WANT! – 05/25/2010

Sometimes we walk around the iFanboy brownstone thinking, This is way too easy. It should be harder to get from the common area to the rumpus room. If we're ever gonna get on Hoarders, we're gonna need more stuff. And that's why we subscribe to so many catalogs and root through the neighbors' trash. We have lofty aspirations though. Like more expensive stuff. Charles Dickens' dad was in debtors prison. Why not us?

So here's some expensive stuff we like.


You may recognize this distracting paperweight from the desk of Pepper Potts. It's called a Swinging Sticks Kinetic Energy Sculpture, and it's not only the perfect way to bring a little Iron Man 2 into your office; it's also an ideal method for confounding business rivals, clients, and janitorial staff at your work. Because you want to get all Sun Tzu up in their shit, right? Keep 'em guessing and stupify 'em into submission. This is what Ayn Rand's soul looks like. Does it run on perpetual motion? Is it, like the famed crystal skulls, an artifact from another world? Well, to demystify it a little bit, we'll say that it runs on 4 AA batteries. You don't have to tell anybody that though, because this cold, calculating whatchamawhoozit runs silent as it swings about, onward toward the singularity. When you call in sick, it's gonna be there guarding your paperclips while you're getting your Price is Right on. Yeah. It's got you. $239.99 (Currently out of stock)

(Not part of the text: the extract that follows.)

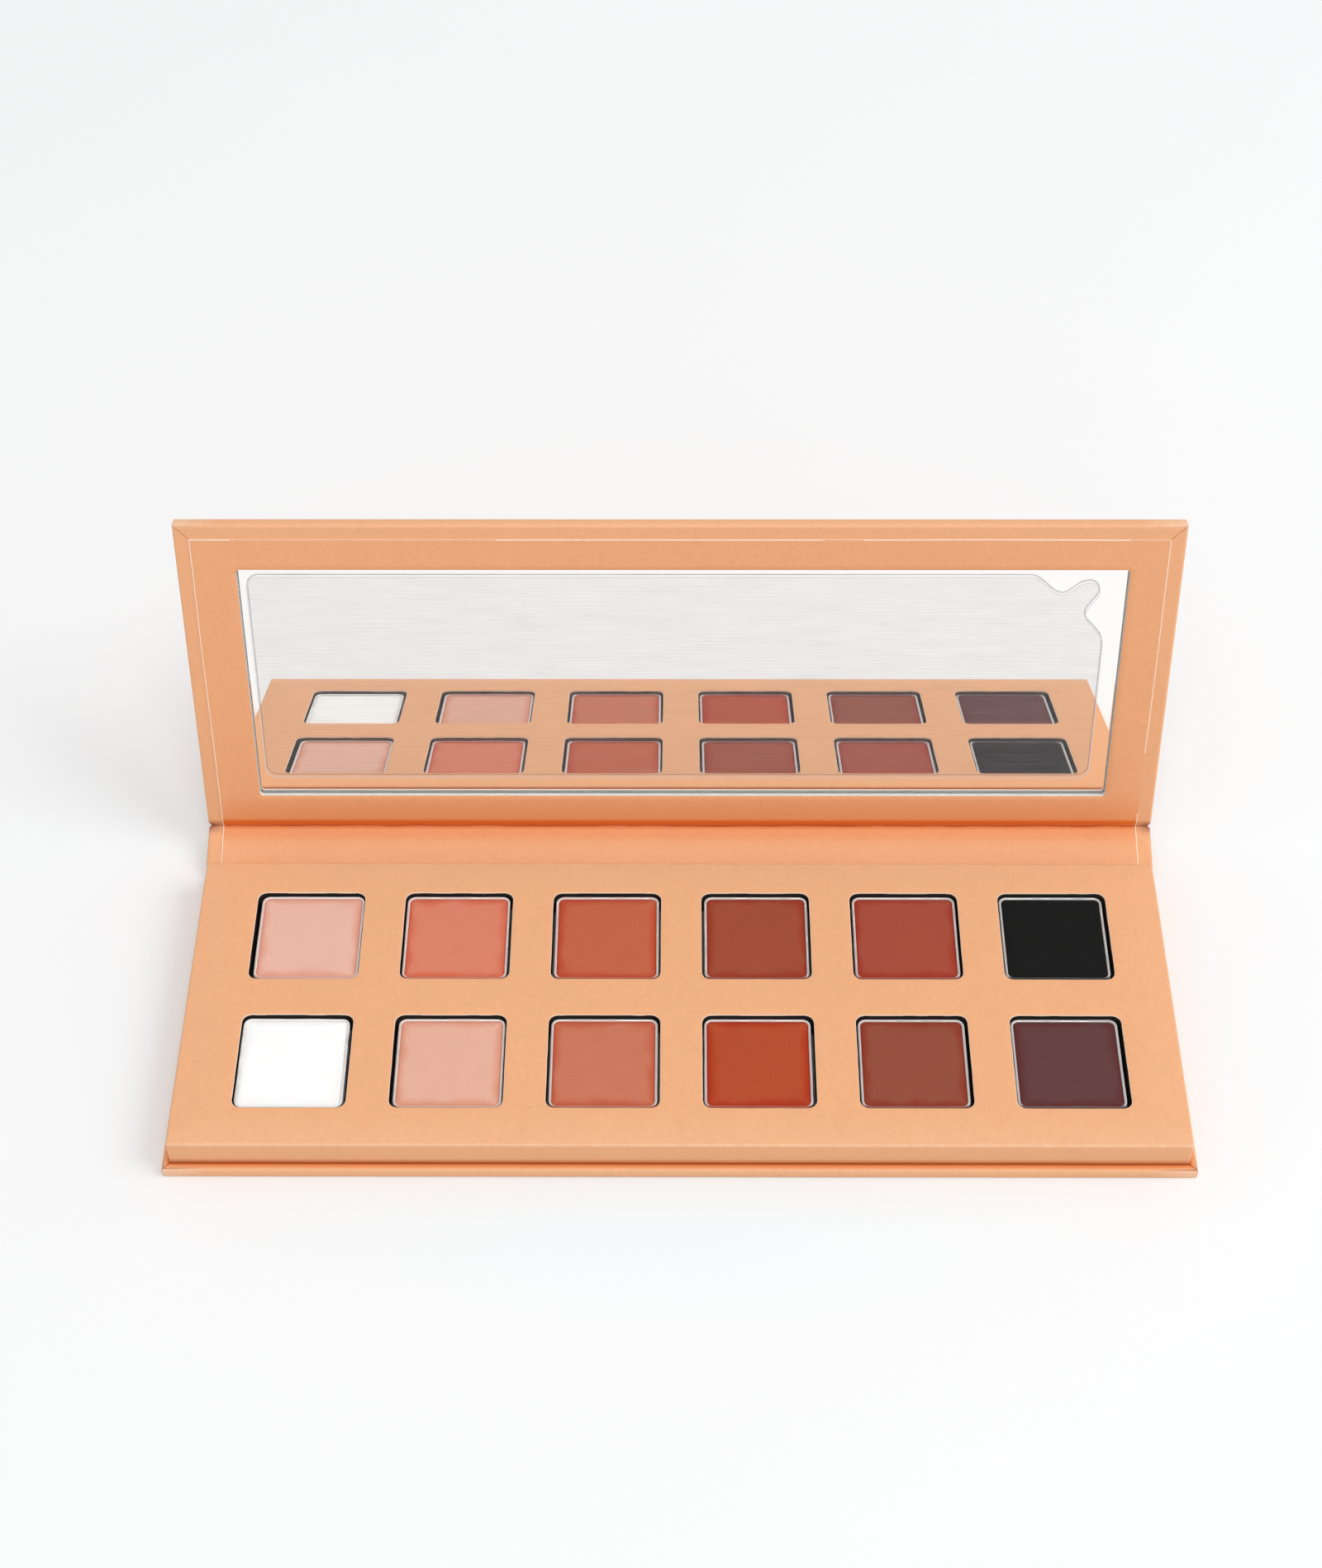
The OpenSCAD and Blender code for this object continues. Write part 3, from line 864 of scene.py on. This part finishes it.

Right, so this is a wampa ice creature rug. This, you're gonna want to keep in the cedar closet most of the time but then you bust it out in front of the hearth when you have that special somebody over. Not like your sister or whatever after she's been kidnapped by gangsters, but like Camille from the Sev. Yeah.

And she's gonna be all, "_______, is that authentic, cuz–"

And you just go, "Naw, girl, that's imitation Wampa, but you know it's all good."

And she'll be like, "You sure do come by the Sev a lot. And you always hit up my line."

And you pop open the black cherry wishniak and go, "Yeah, cuz I gotta get my lottery tickets. You know. One of these days I'm gonna get lucky."

So she gets that look and she goes, "Maybe today's the day…"

And you quick flip on the TV for the numbers, but Jeopardy's already started. And you're like, "Maaaaaaan." 100 bucks.


Listen. We've all had those days when you roll out of bed and walk down the hall and there's a Fred Savage all layed out on your couch, sick and grouchy and all. So you pop in your glass eye and pull out the William Goldman and you read that story. Wouldn't it be cool to act out some of the radder scenes like the fight with Inigo on the cliffs of insanity? Stab a pillow and call it an R.O.U.S? Now you've got the chance. This here image–from an email I received not fifteen minutes ago–is a replica of the original Princess Bride Dread Pirate Roberts sword. 300 bucks. All the details are on the flier there. Do it.

You know, it's actually pretty inconceivable I got through this whole write-up without saying…aw, damnit.


  1. OMG, that sword!

  2. Paul Montgomery (@fuzzytypewriter) says:

    oooh, just noticed they make Inigo’s sword too. I’m more of an Inigo guy. 

  3. I would totally stab anything and everything with that sword!!!!

  4. I’d rather have Inigo’s too.

    Sometimes I think it’s a good thing that I’m not a millionaire. My manor would be filled to capacity with nerd junk. And then I think how cool it would be if I were a millionaire and could afford to fill my manor with nerd junk.

  5. Alright, I’ll be the first to ask… Does that Wampa rug come with the girl? Arr Oh Eff El.

  6. If only that sword had been available last fall.  My Halloween costume would have sucked less.

  7. I wonder what the price of the kinetic statue was before Iron Man 2 came out?

  8. lol. $299

  9. I would rather get Inigo Montoya’s sword. That one was tits.

  10. These WANT posts prove to me that most of us are more like Nic Cage than we’d like to admit.  

  11. i’m not trying to be rude but Really? You want pay for that stuff?

  12. Paul Montgomery (@fuzzytypewriter) says:

    No, I don’t "want pay" for this stuff. It’s not a shopping list. It’s an "Oh, that’s kinda neat" list. 

  13. @Paul Who isn’t more of an Inigo guy?

  14. Paul Montgomery (@fuzzytypewriter) says:

    The six-fingered man. 

  15. That Kinetic Energy…..thingy is about $250!? Jeez….

  16. The Taun taun sleeping bag is way cooler than the wampa rug…


  17. "This is what Ayn Rand’s soul looks like."

    You are the winner, sir. Forever.